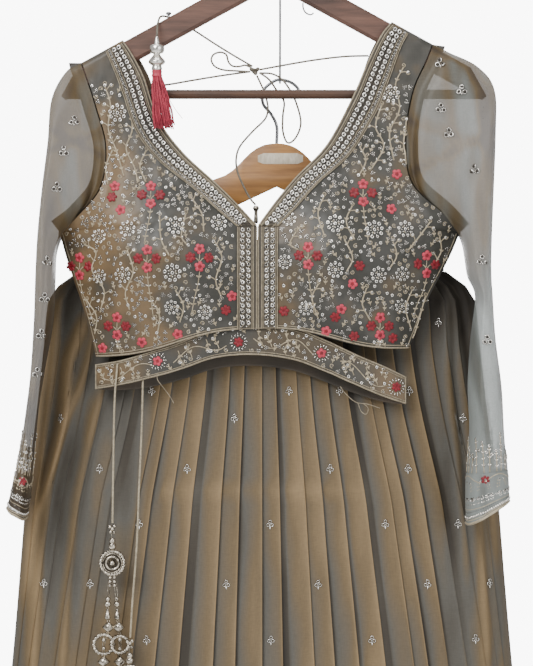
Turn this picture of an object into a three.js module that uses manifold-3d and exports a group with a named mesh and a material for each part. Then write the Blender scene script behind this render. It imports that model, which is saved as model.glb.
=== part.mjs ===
// A lehenga set on its two hangers, in millimetres.
// +X is the photographed right, the front faces -Y, and +Z is up.
// The origin is the inside top of the upper hanger's hook, where the set hangs.

import * as THREE from 'three';
import { mergeVertices } from 'three/addons/utils/BufferGeometryUtils.js';
import Module from 'manifold-3d';

const wasm = await Module();
wasm.setup();

// Driving dimensions
const SEAM_GAP = 0.3;
const ARMHOLE_GAP = 1.3;
const CHOLI_CLOTH = 1.6;
const SLEEVE_CLOTH = 1.2;
const BAND_CLOTH = 1.0;
const BELT_CLOTH = 1.8;
const SKIRT_CLOTH = 2.2;
const WAISTBAND_CLOTH = 1.5;
const NECK_BAND_WIDTH = 23.5;
const SHOULDER_BAND_WIDTH = 17;
const PLACKET_BAND_WIDTH = 20.5;
const HANGER_THICKNESS = 11;
const HANGER_EDGE = 3.5;
const WIRE_RADIUS = 1.75;
const LINK_RADIUS = 1.2;
const HOOK_RADIUS = 20;
const DORI_RADIUS = 1.1;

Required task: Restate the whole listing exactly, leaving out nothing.

Exercise solution:
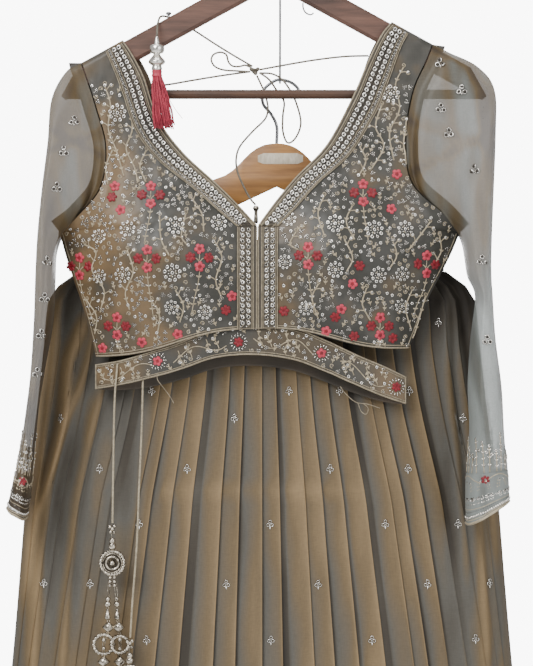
Turn this picture of an object into a three.js module that uses manifold-3d and exports a group with a named mesh and a material for each part. Then write the Blender scene script behind this render. It imports that model, which is saved as model.glb.
=== part.mjs ===
// A lehenga set on its two hangers, in millimetres.
// +X is the photographed right, the front faces -Y, and +Z is up.
// The origin is the inside top of the upper hanger's hook, where the set hangs.

import * as THREE from 'three';
import { mergeVertices } from 'three/addons/utils/BufferGeometryUtils.js';
import Module from 'manifold-3d';

const wasm = await Module();
wasm.setup();

// Driving dimensions
const SEAM_GAP = 0.3;
const ARMHOLE_GAP = 1.3;
const CHOLI_CLOTH = 1.6;
const SLEEVE_CLOTH = 1.2;
const BAND_CLOTH = 1.0;
const BELT_CLOTH = 1.8;
const SKIRT_CLOTH = 2.2;
const WAISTBAND_CLOTH = 1.5;
const NECK_BAND_WIDTH = 23.5;
const SHOULDER_BAND_WIDTH = 17;
const PLACKET_BAND_WIDTH = 20.5;
const HANGER_THICKNESS = 11;
const HANGER_EDGE = 3.5;
const WIRE_RADIUS = 1.75;
const LINK_RADIUS = 1.2;
const HOOK_RADIUS = 20;
const DORI_RADIUS = 1.1;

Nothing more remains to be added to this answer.